By Suzanne Hoholik
The Columbus Dispatch
COLUMBUS, Ohio — The call goes out over the loudspeaker at Station 15: Respond to a seizure on Rhoads Avenue.
Columbus paramedics Laura Elford and Warren Turley jump into the ambulance, switch on the lights and siren, and drive a mile through the Near East Side neighborhood to a two-story house.
Elford grabs the orange medical-supplies case as they head for the house. A woman at the door says her grandson is upstairs with a fever, not a seizure.
They go up to find 1-year-old Jamie Wallace Jr. in the arms of his mother, Donshay Ramsey. She tells paramedics that his temperature is 100 degrees and that she gave him Tylenol just before they arrived.
Elford tells Ramsey that the Tylenol should start working soon. If Jamie pulls at his ears or mouth, she should call them back or call her pediatrician. And it might help to open a window and turn on the fan.
“Give him lots of fluids and keep him cool; see if his temperature comes down,” Elford says.
Ramsey’s sister had taken the car that day, and Ramsey had no way to take her son, who’s insured through Medicaid, to her North Side pediatrician. She called 911. Later that day, she called the pediatrician.
The Columbus Division of Fire answered 107,351 calls for medical help last year, a 13 percent increase over the year before. Many times, paramedics said, the calls could have been handled by a family doctor.
The division doesn’t keep track of what is a true emergency and what isn’t, but officials attribute the increase in calls partly to a lack of basic health care, transportation and money to pay for a doctor’s visit.
“Everybody believes it to be true, but I’ll stop short of saying it’s true,” said Assistant Fire Chief Robert Coles. “It’s a reasonable assumption to make.”
When paramedics are taking care of a nonemergency, and other 911 calls come in, paramedics from other parts of the city have to respond, which can mean a longer wait in a life-threatening situation. And as the economy worsens, more people are at risk of losing their jobs along with their health insurance.
Thirteen percent of Franklin County residents younger than 65 -- 128,000 people -- already are uninsured.
Patient advocates such as Cathy Levine say people using emergency medical workers for minor problems are further examples of the nation’s broken health-care system.
“They don’t have a regular place to go, they don’t have a place to call for advice and ask, ‘Do I need to be seen?’ and they don’t have a way to get there,” said Levine, executive director of the Universal Health Care Action Network of Ohio.
The most common run for Columbus paramedics is to check on an ill person.

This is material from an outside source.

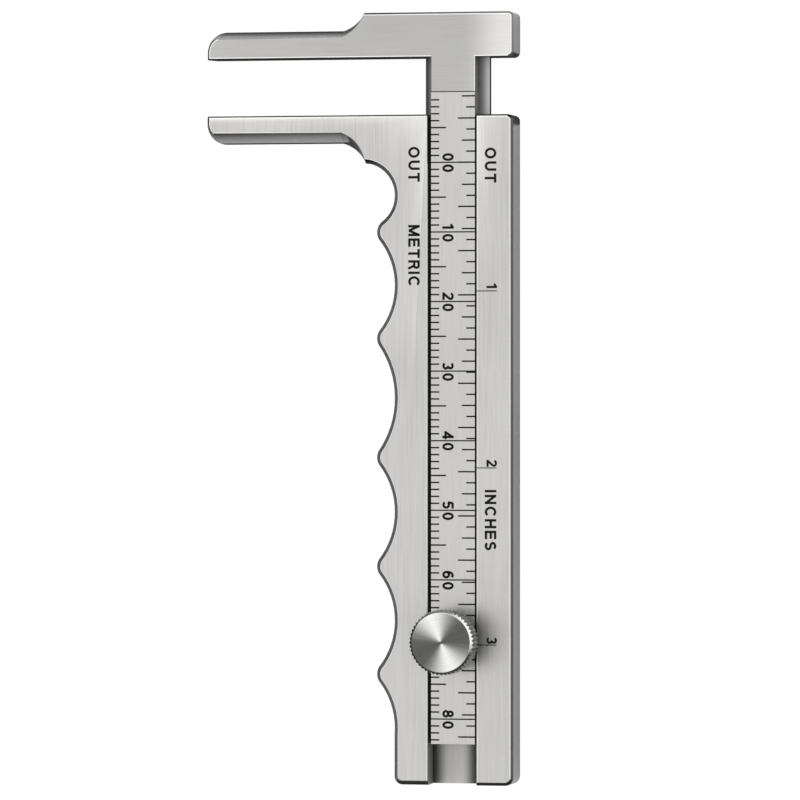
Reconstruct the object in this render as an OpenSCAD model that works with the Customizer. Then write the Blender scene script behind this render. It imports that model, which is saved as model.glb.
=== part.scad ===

Some call regularly, so much so that paramedics know their names and addresses by heart.
Call screening stopped in Columbus about 15 years ago, Coles said, after patients across the nation died when dispatchers decided not to send an ambulance.
“It’s better for us to have gone and not really be needed than not have gone and be needed,” he said.
The paramedics at Station 15, on E. Livingston Avenue, are kept busy. During an eight-hour period last Wednesday, Elford and Turley handled 10 runs, including eight medical calls. One call was to stand by for a police drug raid; the other, which was canceled, was for a fire.
Four of the medical calls did not require transporting someone: the child with the fever, a car crash in which no one was injured, a report of a seizure that was canceled, and a man lying in a parking lot who turned out to be drunk.
They took four others to hospitals:
- An 18-year-old high-school student with severe pain on his right side.
- A 54-year-old man who had pain all over his body and couldn’t walk. He had seen his doctor the week before. The paramedics carried him up from the basement to get him to the ambulance.
- A 20-year-old man who called 911 because he had trouble breathing. He met the paramedics in the street carrying his backpack, saying he wanted to go to a hospital.
- A 55-year-old woman, who has Medicaid and Medicare, who also had trouble breathing. She had a cold and had been smoking and drinking beer.
Elford gave her a breathing treatment during the ride to the hospital, and checked her blood pressure and heart rate.
The woman said she had been at the hospital two weeks earlier, coughing up blood.